Despite an incursion by demonstrators into the Dutch diplomatic compound in Istanbul Sunday in which they took down the Dutch flag and put up a Turkish one, Stoltenberg said he wasn't worried about the physical safety of allied personnel stationed in Turkey or NATO facilities there.  "All I can say is that I urge all allies to act in a measured and calm way to reduce tensions," he added.

EU defends member states' reactions to Turkish campaign efforts

Across town, the European Union was issuing a similar, if less even-handed, appeal. In a joint statement, EU foreign policy chief Federica Mogherini and Enlargement Commissioner Johannes Hahn said EU governments had the right to preventTurkish officials from campaigning on their territory, as German cities have done, urging Ankara to "refrain from excessive statements and actions that risk further exacerbating the situation."

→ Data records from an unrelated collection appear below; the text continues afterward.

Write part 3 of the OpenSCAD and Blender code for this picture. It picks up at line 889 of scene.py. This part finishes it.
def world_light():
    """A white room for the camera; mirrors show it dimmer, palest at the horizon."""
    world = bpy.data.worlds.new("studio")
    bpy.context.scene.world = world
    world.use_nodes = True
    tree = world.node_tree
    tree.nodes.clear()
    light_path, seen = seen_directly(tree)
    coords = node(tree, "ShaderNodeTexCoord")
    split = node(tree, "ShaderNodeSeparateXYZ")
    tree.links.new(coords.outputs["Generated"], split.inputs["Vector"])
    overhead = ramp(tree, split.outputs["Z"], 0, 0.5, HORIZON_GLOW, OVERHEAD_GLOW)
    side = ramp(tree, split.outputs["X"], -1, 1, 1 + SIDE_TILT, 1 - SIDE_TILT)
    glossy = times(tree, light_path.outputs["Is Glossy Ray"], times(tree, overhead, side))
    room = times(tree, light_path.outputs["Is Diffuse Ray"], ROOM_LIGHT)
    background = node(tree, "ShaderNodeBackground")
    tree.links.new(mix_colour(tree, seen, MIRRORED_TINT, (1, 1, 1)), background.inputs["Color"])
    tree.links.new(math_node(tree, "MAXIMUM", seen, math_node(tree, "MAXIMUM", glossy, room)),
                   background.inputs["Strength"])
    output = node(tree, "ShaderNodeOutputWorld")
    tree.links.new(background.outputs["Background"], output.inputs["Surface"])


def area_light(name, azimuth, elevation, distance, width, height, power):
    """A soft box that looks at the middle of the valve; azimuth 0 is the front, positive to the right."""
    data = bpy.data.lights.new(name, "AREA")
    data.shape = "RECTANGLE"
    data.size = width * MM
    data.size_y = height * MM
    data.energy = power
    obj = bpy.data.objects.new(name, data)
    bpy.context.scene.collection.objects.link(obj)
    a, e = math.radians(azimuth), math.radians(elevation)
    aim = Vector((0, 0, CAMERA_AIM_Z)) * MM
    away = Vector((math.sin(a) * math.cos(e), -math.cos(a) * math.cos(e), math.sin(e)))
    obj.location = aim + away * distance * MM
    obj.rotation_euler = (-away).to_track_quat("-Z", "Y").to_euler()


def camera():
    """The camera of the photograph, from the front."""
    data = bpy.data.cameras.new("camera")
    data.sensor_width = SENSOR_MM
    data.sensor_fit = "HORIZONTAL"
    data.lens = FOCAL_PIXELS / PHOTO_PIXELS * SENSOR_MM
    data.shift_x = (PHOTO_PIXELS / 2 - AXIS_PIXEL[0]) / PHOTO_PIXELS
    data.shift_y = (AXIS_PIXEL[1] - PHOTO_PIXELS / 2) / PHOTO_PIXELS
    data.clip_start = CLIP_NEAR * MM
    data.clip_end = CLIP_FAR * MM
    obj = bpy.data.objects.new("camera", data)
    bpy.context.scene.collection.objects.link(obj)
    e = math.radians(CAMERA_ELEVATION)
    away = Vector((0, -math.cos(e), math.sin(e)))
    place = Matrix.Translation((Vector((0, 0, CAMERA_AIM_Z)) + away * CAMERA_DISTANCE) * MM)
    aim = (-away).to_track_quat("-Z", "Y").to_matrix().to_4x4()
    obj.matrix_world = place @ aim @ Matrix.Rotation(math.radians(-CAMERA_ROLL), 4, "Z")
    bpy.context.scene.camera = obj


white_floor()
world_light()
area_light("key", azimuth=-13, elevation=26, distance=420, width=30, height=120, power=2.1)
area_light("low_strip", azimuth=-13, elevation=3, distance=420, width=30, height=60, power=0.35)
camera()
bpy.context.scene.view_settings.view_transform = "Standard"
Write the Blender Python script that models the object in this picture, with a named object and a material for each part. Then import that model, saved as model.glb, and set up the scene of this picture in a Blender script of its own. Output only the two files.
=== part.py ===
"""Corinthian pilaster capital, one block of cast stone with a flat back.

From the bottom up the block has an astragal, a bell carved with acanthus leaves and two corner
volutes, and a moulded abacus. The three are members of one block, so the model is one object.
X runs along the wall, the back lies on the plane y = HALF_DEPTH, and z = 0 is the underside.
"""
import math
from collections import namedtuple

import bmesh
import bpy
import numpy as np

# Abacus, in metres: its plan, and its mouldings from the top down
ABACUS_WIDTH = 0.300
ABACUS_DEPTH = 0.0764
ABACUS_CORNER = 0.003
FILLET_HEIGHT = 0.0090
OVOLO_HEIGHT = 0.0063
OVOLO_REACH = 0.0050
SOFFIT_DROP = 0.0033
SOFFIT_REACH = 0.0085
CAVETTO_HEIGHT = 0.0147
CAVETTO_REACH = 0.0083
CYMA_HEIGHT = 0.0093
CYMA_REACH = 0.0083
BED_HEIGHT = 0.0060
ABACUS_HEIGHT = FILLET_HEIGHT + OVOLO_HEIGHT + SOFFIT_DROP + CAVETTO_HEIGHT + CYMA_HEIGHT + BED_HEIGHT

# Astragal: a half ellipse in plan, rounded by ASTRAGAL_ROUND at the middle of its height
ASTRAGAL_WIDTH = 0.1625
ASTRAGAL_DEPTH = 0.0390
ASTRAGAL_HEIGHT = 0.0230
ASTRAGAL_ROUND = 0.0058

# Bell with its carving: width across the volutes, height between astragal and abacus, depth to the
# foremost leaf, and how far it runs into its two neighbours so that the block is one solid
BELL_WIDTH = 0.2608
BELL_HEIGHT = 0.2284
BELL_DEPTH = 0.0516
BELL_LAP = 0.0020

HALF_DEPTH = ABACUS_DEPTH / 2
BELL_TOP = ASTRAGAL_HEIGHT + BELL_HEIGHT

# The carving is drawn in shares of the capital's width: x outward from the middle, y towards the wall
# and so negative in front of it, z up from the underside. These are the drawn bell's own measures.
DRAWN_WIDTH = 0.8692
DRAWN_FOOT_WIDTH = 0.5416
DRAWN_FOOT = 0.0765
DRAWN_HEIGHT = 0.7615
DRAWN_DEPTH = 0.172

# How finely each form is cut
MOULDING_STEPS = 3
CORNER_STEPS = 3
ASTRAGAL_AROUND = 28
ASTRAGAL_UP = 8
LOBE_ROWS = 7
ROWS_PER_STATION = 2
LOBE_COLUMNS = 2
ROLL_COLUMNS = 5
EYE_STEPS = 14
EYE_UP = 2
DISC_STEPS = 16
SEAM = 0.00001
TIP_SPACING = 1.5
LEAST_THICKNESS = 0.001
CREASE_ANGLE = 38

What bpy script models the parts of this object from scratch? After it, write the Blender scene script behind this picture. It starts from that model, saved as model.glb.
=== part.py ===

But Carnegie Europe scholar Marc Pierini, who was the European Union's ambassador and head of delegation in Ankara from 2006 to 2011, says he doubts Brussels' calls for de-escalation will be heeded. 

Carnegie Europe scholar Marc Pierini was the EU ambassador to Turkey for five years. He doesn't expect Erdogan to give up his chance to gain Turkish expat votes in Europe by employing "antagonistic populism". Image: Carnegie Europe

"It's a very rough patch, and it's even more worrying that there is little hope to get things calmed down in a very short time," Pierini told DW.  "This will plunge the personal relationships between the Turkish president and his European counterparts into ice-cold water for quite a bit of time."

Pierini expects that populists on both sides are likely to gain thousands of votes from the respective demonstrations of anti-Islam and anti-Europe sentiment, so neither has an incentive to stop feeding the frenzy. He explained that while they were antagonistic populist movements, they benefited each other.

Pierini said it was no coincidence that Erdogan was dispatching his ministers to the Netherlands, France and Germany, deep in their own bitter election campaigns and where millions of  expatriate votes are at stake in Turkey's April 16 referendum.  Erdogan and his regime "know that by bringing such a fierce narrative, they are going to trigger adverse narrative from the populist parties there and that will feed the national debate in Turkey," he said, noting the irony of the Turkish leader using the tradition of free speech in Europe to campaign to consolidate his power at home into an even more repressive regime than he currently runs.

While the tension has not spread across all of Europe yet - the Danish government asked the Turkish prime minister to postpone a visit in solidarity with the Dutch, but not to cancel it - that could change depending on Ankara's actions.  If Erdogan tries to stage rallies for himself in other EU countries, or if he fulfills threats to retaliate against the Dutch in wide-ranging ways, it will be clear he wants a fight with the entire EU. Brussels will have to weigh Erdogan's warming relationship with Russian President Vladimir Putin when it considers its own response. 

Pierini is pessimistic about how rapprochement might evolve. "It's very easy to dig this hole," he said, "but it's very difficult to climb out."  He said the only hope was that while personal relationships went south, institutional relationships remained stable.